Modeling analysis of the temperature profile and trapped annular pressure induced by thermal-expanded liquid in a deep gas well

Abstract

The trapped annular pressure (TAP) caused by thermal expansion is one of the serious challenges for the safe production of a deep gas well. Therefore, this article proposes a model to calculate the temperature profile of the deep gas well based on the heat transfer process and the gas properties. With the help of the temperature model, the TAP in the tubing–casing annulus is analyzed according to the annular fluid distribution and the volume consistence law.

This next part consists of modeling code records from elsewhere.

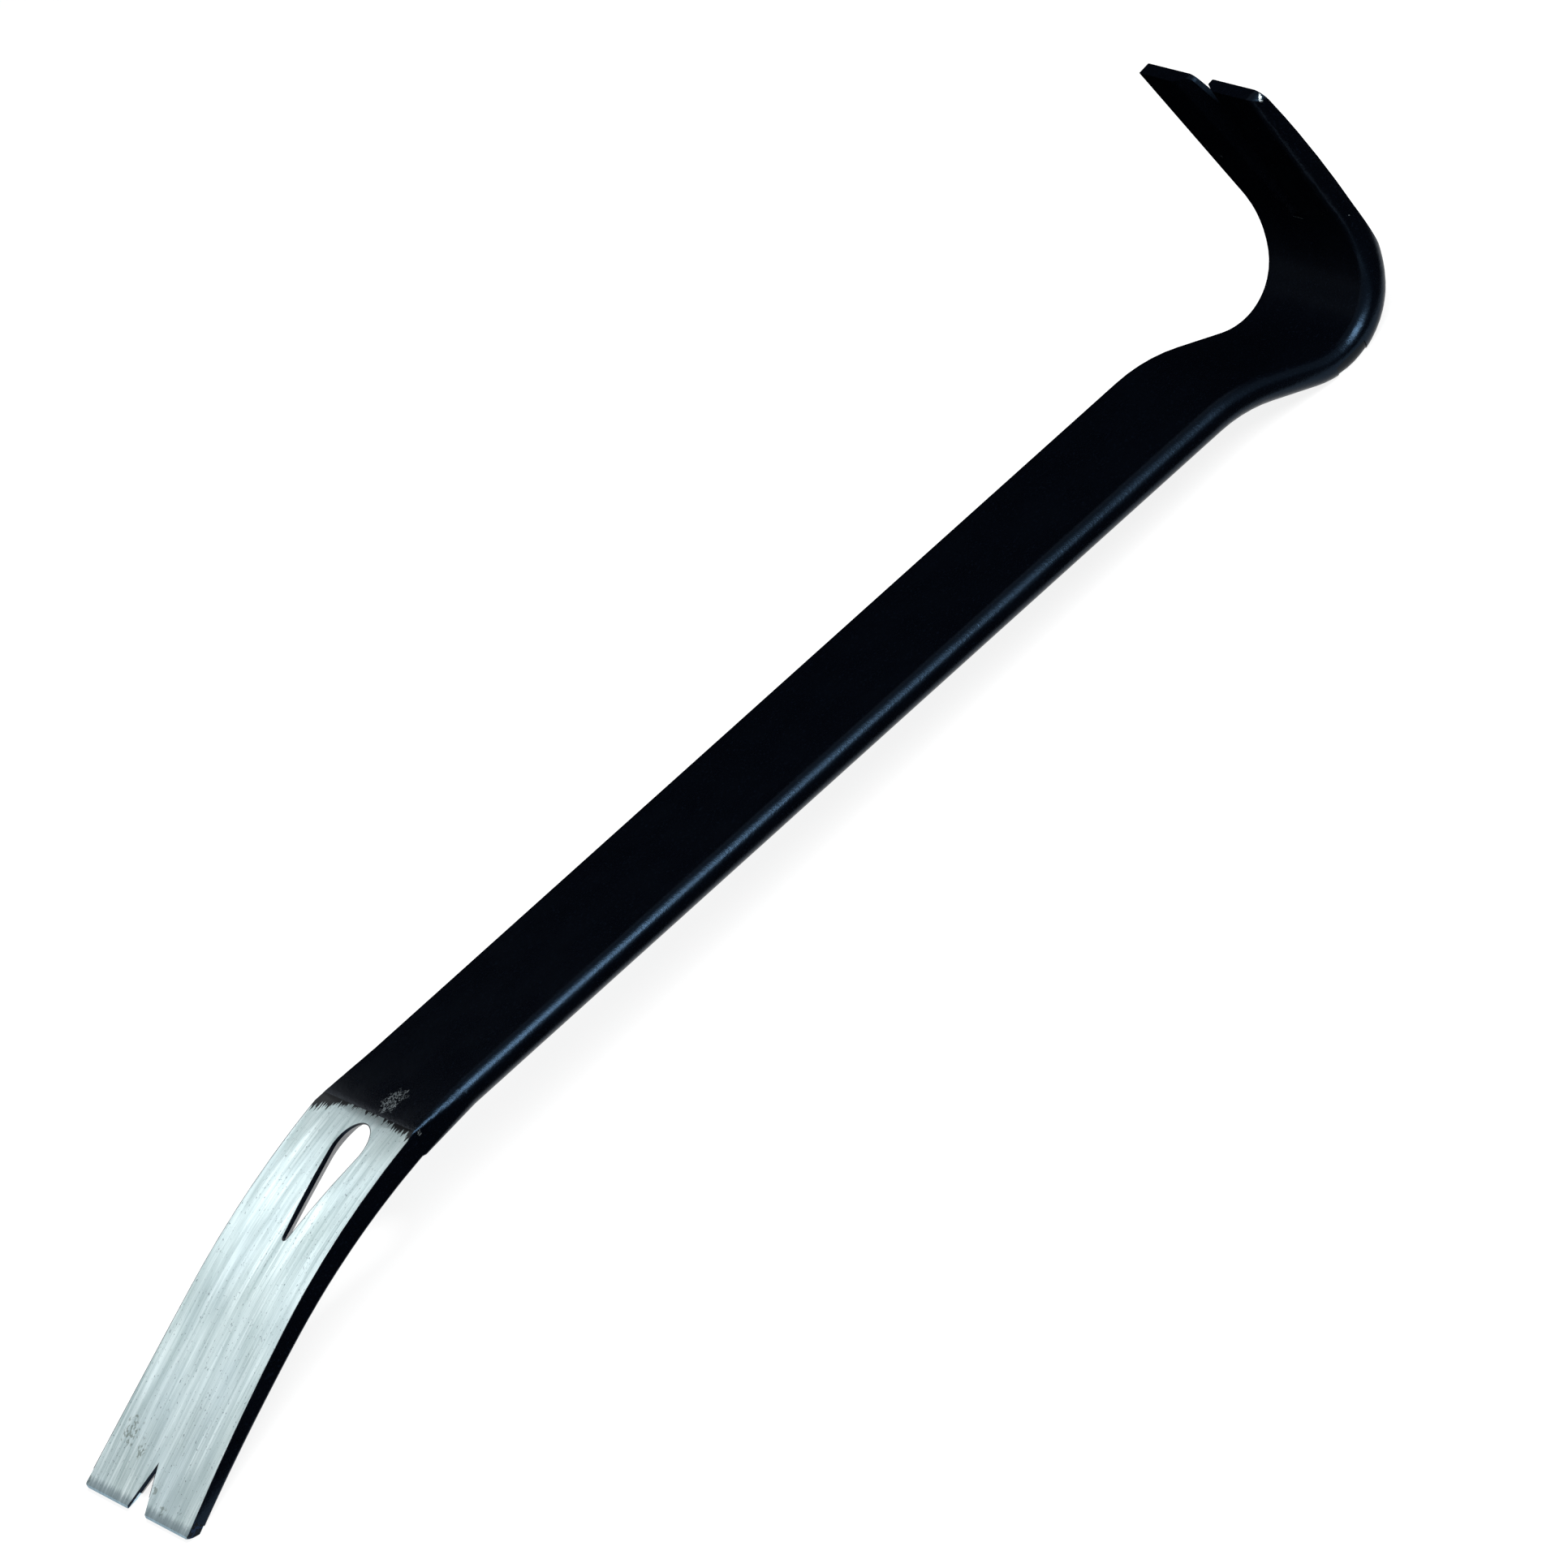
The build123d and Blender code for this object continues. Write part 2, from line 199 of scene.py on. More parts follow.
def new_group(name, inputs, output):
    """A node group with named inputs and one named number as its output."""
    tree = bpy.data.node_groups.new(name, "ShaderNodeTree")
    for label, value in inputs.items():
        kind = "NodeSocketVector" if isinstance(value, tuple) else "NodeSocketFloat"
        socket = tree.interface.new_socket(label, in_out="INPUT", socket_type=kind)
        socket.default_value = value
    tree.interface.new_socket(output, in_out="OUTPUT", socket_type="NodeSocketFloat")
    start = tree.nodes.new("NodeGroupInput")
    end = tree.nodes.new("NodeGroupOutput")
    print("group", name, "reads", ", ".join(inputs), "and gives", output)
    return Graph(tree), start.outputs, end.inputs[0]


# %% [markdown]
# ## Four effects, each built once
#
# Steel and paint look unlike each other, but many marks on them are of the same kinds. Clouds are
# broad, soft changes of tone. Specks are tiny pits or bits of dust. Worn patches have a middle, a
# size and a ragged rim. Both finishes use these three. Belt lines run along the bar, and the steel
# uses them at five sizes. Each effect could be drawn anew wherever it is needed, but as a group it
# is built once, and each use gives it its own sizes. All of them read the place on the bar in
# metres, so a line that is given as a quarter of a millimetre wide is that wide on the real tool.

# %% Belt lines
LINE_DETAIL = 1.5
LINE_TONES = (0.25, 0.75)


def make_belt_lines():
    graph, given, result = new_group(
        "belt_lines",
        {"Place": (0.0, 0.0, 0.0), "Line Width": 0.0003, "Line Length": 0.02},
        "Lines",
    )
    across = graph.math("DIVIDE", 1.0, given["Line Width"])
    along = graph.math("DIVIDE", 1.0, given["Line Length"])
    stretched = graph.vector("MULTIPLY", given["Place"], graph.join(along, across, along))
    graph.feed(result, graph.remap(graph.noise(stretched, 1.0, LINE_DETAIL), *LINE_TONES))
    return graph.tree


belt_lines = make_belt_lines()

# %% Clouds
CLOUD_TONES = (0.3, 0.7)


def make_clouds():
    graph, given, result = new_group(
        "clouds", {"Place": (0.0, 0.0, 0.0), "Size": 0.01, "Detail": 2.0}, "Clouds"
    )
    scale = graph.math("DIVIDE", 1.0, given["Size"])
    soft = graph.noise(given["Place"], scale, given["Detail"])
    graph.feed(result, graph.remap(soft, *CLOUD_TONES))
    return graph.tree


clouds = make_clouds()

# %% Specks
SPECK_DETAIL = 1.0
NO_SPECKS = 0.72
ALL_SPECKS = 0.32
SPECK_RIM = 0.03


def make_specks():
    graph, given, result = new_group(
        "specks", {"Place": (0.0, 0.0, 0.0), "Size": 0.0004, "Share": 0.1}, "Specks"
    )
    scale = graph.math("DIVIDE", 1.0, given["Size"])
    grit = graph.noise(given["Place"], scale, SPECK_DETAIL)
    less = graph.math("MULTIPLY", given["Share"], NO_SPECKS - ALL_SPECKS)
    edge = graph.math("SUBTRACT", NO_SPECKS, less)
    graph.feed(result, graph.remap(graph.math("SUBTRACT", grit, edge), 0.0, SPECK_RIM))
    return graph.tree


specks = make_specks()

# %% Worn patches
PATCH_DETAIL = 3.0
PATCH_CORE = 0.75


def make_worn_patch():
    graph, given, result = new_group(
        "worn_patch",
        {
            "Place": (0.0, 0.0, 0.0),
            "Middle": (0.0, 0.0, 0.0),
            "Radius": 0.002,
            "Raggedness": 0.002,
            "Grain": 0.0008,
        },
        "Worn",
    )
    reach = graph.vector("DISTANCE", given["Place"], given["Middle"], "Value")
    scale = graph.math("DIVIDE", 1.0, given["Grain"])
    wander = graph.noise(given["Place"], scale, PATCH_DETAIL)
    reach = graph.sway(reach, wander, given["Raggedness"])
    core = graph.math("MULTIPLY", given["Radius"], PATCH_CORE)
    graph.feed(result, graph.remap(reach, given["Radius"], core))
    return graph.tree


worn_patch = make_worn_patch()

# %% [markdown]
# ## Starting a finish
#
# Both finishes begin with one Principled shader that reads the place on the bar. Numbers that are
# the same all over the surface are typed straight into the shader's own inputs. Both end with a
# bump that lifts their finest marks, which are far too shallow to be modelled.

# %% New finish


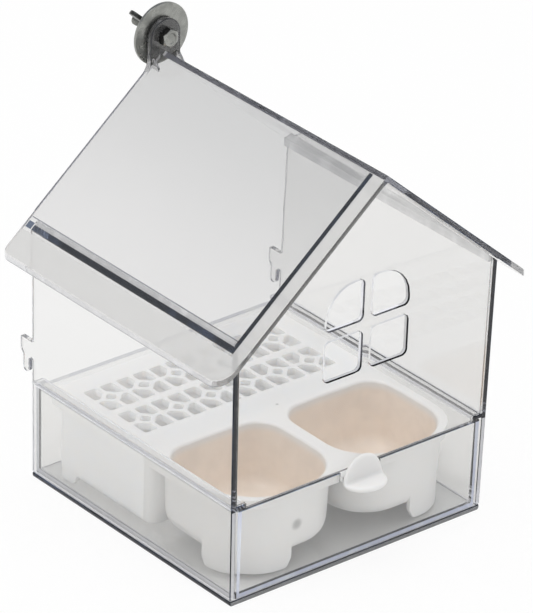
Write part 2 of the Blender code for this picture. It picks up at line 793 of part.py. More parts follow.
def deck():
    """Flat top of the tray with a shallow skirt round it."""
    radii = (DECK_FRONT_RADIUS, DECK_FRONT_RADIUS, DECK_BACK_RADIUS, DECK_BACK_RADIUS)
    outer = rectangle(TRAY_HALF_WIDTH, TRAY_FRONT_Y, TRAY_BACK_Y, radii, CUP_CORNER_STEPS)
    inner = rectangle(
        TRAY_HALF_WIDTH - TRAY_WALL,
        TRAY_FRONT_Y + TRAY_WALL,
        TRAY_BACK_Y - TRAY_WALL,
        [radius - TRAY_WALL for radius in radii],
        CUP_CORNER_STEPS,
    )
    skirt_z = DECK_TOP_Z - DECK_SKIRT_DEPTH
    levels = ((outer, DECK_TOP_Z), (outer, skirt_z), (inner, skirt_z), (inner, DECK_UNDER_Z))
    return loft([[(x, y, z) for x, y in outline] for outline, z in levels])


def lattice_slab():
    """Thicker plate under the deck, so that the lattice's ribs stand deep."""
    outline = rectangle(
        LATTICE_HALF_WIDTH + LATTICE_RIB,
        LATTICE_FRONT_Y - LATTICE_RIB,
        LATTICE_BACK_Y + LATTICE_RIB,
        (0, 0, 0, 0),
        ARC_STEPS,
    )
    return prism(outline, "Z", DECK_TOP_Z - LATTICE_THICKNESS, DECK_UNDER_Z + DECK_THICKNESS / 2)


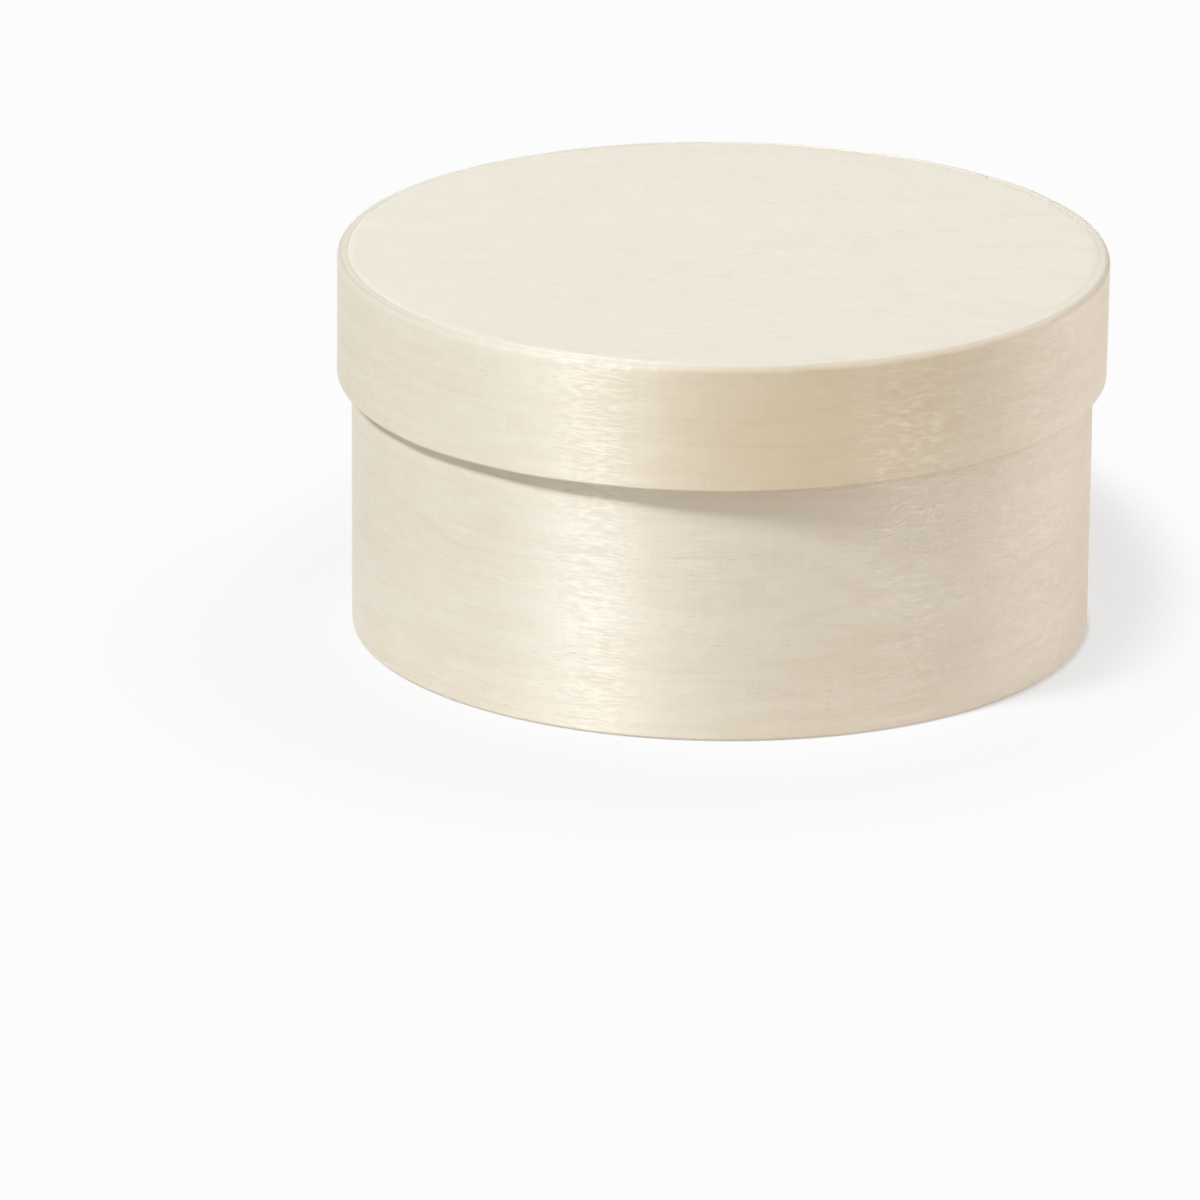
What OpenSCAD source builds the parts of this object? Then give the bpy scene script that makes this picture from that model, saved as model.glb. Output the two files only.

The results indicate that the temperature inside the tubing string decreases faster under higher bottom hole pressure. When the tubing–casing annulus is totally filled with the annular protection liquid, the TAP continues increasing with the production rate. Considering the high production rate, the TAP is inevitable and high enough to damage the integrity of the deep gas well. The nitrogen gas mitigates the TAP by reducing the annular liquid volume and providing the extra space to accommodate the thermal-expanded annular liquid. A good mitigation performance can be achieved no matter how large the production rate is. The mitigation performance can be divided into the fast-decreasing stage, the efficient control stage, and the stable stage. These three stages occur as the nitrogen gas column length increases. The compression of the nitrogen gas volume plays a major role in the fast decrease stage while the reduction of the annular liquid plays a major role in the stable stage. For the best cost-effectiveness, the nitrogen gas column is recommended in the efficient control stage and should not exceed 15%.